## RECORDS FOR PROCESSING

=-=-=

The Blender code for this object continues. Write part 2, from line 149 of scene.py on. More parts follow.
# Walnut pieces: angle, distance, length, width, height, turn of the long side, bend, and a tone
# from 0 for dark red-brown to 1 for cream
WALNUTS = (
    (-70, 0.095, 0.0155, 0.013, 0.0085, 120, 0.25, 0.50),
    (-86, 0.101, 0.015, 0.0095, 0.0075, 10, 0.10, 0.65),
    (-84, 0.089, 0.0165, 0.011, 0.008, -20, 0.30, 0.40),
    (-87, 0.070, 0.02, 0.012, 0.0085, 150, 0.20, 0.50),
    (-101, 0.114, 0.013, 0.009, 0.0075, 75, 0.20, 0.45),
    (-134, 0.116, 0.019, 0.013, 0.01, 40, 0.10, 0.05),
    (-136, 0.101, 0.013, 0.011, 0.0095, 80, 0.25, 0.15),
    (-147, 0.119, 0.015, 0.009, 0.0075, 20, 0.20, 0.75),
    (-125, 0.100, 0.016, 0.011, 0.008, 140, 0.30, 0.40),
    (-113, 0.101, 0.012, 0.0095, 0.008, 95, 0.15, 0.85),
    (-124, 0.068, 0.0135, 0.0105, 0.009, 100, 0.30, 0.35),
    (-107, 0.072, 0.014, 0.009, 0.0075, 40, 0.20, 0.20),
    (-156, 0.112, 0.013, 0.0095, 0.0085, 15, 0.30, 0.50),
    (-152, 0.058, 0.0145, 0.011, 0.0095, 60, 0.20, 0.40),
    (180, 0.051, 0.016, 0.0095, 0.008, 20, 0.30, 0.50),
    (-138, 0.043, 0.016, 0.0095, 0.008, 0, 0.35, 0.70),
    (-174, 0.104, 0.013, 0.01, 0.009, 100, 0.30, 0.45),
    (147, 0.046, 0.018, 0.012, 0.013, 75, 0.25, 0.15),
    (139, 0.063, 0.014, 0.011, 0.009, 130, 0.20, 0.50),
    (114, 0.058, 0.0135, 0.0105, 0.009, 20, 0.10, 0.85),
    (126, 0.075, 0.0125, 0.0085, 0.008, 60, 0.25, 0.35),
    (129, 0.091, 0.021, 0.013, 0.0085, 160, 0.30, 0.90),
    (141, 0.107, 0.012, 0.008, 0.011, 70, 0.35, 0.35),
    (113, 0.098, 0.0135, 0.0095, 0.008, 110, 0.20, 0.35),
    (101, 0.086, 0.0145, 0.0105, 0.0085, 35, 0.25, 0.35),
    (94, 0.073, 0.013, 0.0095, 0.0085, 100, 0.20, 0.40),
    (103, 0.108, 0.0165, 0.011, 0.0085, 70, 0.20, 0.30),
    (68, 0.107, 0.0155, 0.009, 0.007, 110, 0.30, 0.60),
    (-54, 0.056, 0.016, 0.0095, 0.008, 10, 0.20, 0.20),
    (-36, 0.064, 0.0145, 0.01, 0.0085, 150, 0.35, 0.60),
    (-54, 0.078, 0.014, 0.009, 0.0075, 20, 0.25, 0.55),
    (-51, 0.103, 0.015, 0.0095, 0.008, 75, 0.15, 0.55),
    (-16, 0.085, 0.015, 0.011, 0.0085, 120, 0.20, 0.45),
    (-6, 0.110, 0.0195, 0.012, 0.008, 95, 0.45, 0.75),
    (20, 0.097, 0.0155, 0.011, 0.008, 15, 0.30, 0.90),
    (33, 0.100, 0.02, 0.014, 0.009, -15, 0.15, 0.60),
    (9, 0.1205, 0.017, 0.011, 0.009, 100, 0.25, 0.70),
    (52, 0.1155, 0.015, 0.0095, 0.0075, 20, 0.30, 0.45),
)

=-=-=

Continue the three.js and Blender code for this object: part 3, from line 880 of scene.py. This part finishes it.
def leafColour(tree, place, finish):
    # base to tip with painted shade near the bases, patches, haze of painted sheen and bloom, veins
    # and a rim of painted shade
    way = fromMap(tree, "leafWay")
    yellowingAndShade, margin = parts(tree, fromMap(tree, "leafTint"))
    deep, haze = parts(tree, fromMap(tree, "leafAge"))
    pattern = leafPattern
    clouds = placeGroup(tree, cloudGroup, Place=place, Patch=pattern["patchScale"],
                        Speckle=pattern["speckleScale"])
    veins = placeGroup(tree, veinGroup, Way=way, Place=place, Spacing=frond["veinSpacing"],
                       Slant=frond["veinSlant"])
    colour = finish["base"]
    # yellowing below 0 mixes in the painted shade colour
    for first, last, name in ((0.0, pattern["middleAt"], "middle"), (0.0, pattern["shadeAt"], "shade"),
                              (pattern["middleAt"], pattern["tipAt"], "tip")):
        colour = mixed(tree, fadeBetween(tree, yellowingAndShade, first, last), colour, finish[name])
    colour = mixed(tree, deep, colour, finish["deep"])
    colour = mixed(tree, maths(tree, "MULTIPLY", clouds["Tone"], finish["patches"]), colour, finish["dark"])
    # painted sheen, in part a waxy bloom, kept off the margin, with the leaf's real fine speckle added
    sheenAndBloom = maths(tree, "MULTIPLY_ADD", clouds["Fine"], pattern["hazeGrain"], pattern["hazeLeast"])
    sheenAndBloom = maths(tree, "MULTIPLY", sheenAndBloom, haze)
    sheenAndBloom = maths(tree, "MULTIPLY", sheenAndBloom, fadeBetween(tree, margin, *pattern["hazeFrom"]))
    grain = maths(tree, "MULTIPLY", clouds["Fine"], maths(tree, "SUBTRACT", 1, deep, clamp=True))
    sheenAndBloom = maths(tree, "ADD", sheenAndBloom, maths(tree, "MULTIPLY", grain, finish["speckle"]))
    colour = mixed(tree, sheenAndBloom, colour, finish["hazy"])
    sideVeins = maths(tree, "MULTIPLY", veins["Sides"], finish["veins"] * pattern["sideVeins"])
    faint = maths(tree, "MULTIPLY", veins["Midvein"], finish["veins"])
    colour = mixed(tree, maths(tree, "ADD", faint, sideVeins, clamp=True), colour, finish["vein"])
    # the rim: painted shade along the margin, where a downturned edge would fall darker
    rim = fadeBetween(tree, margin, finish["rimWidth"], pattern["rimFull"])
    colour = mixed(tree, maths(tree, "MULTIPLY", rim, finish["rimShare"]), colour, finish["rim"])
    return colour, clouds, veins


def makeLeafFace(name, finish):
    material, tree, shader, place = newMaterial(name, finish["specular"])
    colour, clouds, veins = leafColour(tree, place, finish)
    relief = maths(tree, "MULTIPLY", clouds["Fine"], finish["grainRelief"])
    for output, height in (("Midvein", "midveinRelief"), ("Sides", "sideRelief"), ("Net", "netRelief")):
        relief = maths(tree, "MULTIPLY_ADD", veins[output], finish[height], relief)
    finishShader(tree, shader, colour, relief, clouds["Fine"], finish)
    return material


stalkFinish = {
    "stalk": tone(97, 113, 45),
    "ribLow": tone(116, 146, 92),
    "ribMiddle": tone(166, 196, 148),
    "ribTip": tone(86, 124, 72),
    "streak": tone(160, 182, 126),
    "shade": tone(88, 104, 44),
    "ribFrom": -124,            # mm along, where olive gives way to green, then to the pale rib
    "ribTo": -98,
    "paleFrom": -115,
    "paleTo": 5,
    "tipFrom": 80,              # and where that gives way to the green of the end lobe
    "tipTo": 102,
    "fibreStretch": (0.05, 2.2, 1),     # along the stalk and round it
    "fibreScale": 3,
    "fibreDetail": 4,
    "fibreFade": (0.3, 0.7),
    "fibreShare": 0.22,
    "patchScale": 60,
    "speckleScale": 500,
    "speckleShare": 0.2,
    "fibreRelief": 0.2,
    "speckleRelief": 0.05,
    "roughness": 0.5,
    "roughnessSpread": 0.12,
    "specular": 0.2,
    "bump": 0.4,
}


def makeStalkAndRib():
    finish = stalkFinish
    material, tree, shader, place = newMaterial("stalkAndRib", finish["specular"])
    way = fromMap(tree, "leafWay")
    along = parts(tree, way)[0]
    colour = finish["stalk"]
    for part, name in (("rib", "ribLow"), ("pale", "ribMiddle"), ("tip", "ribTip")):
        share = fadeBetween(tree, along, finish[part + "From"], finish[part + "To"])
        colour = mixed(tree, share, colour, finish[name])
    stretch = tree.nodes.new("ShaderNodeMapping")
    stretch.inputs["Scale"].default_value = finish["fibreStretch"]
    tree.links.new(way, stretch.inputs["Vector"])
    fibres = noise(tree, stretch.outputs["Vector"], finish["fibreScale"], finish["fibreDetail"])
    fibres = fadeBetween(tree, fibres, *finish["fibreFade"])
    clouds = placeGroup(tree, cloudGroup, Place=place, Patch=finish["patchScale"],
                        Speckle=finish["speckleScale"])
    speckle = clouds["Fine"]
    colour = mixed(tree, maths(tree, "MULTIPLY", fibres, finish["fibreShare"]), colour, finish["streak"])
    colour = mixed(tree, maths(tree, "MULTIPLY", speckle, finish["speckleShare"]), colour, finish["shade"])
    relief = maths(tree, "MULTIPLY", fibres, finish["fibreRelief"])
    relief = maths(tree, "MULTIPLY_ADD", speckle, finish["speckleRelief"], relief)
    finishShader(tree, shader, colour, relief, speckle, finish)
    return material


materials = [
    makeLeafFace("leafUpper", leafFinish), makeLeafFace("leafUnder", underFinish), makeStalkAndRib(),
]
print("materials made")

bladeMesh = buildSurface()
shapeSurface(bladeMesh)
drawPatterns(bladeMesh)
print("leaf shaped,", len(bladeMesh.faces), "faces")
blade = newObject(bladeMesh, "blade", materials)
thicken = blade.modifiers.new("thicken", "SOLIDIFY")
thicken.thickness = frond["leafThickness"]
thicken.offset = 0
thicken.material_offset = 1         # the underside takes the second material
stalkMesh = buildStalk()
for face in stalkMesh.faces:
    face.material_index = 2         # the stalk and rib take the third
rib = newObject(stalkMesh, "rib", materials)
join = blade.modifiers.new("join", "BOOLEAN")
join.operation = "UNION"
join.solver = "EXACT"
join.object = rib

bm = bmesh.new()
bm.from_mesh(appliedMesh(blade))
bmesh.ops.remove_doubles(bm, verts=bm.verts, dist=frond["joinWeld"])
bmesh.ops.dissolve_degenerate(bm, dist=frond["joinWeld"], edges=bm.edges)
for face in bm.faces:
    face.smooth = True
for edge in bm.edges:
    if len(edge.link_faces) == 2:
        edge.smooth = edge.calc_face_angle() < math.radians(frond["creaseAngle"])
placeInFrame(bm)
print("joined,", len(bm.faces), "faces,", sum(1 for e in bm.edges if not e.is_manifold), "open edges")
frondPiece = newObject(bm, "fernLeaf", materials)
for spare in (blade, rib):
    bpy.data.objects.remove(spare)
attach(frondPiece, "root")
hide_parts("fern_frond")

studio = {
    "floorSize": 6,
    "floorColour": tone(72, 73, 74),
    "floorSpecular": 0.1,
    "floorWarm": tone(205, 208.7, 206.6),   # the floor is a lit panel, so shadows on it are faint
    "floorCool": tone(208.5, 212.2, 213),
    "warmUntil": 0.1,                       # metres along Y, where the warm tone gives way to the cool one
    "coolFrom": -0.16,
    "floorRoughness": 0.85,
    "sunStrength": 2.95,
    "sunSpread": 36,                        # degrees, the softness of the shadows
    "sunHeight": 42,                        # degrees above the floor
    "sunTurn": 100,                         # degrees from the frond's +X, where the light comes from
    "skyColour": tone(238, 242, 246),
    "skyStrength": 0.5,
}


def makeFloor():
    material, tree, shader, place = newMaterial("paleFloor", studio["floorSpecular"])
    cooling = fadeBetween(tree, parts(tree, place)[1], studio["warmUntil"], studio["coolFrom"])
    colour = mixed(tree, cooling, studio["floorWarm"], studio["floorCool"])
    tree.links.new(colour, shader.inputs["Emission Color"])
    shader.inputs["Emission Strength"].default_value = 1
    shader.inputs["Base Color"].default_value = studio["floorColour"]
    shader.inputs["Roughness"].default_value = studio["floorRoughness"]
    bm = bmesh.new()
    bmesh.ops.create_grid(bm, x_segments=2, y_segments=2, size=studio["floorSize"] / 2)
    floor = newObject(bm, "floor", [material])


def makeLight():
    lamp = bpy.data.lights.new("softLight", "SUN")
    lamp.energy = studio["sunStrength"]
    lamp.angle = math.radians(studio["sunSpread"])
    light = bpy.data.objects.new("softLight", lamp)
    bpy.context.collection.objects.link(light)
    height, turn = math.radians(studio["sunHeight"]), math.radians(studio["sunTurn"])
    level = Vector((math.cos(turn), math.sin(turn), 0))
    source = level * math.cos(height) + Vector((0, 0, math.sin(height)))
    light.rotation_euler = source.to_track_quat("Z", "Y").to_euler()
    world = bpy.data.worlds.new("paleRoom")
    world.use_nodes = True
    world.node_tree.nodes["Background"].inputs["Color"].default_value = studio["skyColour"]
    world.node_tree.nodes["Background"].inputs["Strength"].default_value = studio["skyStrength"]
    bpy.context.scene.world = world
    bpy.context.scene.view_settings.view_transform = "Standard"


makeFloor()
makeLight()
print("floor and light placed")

=-=-=

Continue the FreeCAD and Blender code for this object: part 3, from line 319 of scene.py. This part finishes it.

=-=-=

## WRITTEN TASK
Pull every line containing "scene" from the material above.

## EXERCISE ANSWER
The Blender code for this object continues. Write part 2, from line 149 of scene.py on. More parts follow.
Continue the three.js and Blender code for this object: part 3, from line 880 of scene.py. This part finishes it.
    bpy.context.scene.world = world
    bpy.context.scene.view_settings.view_transform = "Standard"
Continue the FreeCAD and Blender code for this object: part 3, from line 319 of scene.py. This part finishes it.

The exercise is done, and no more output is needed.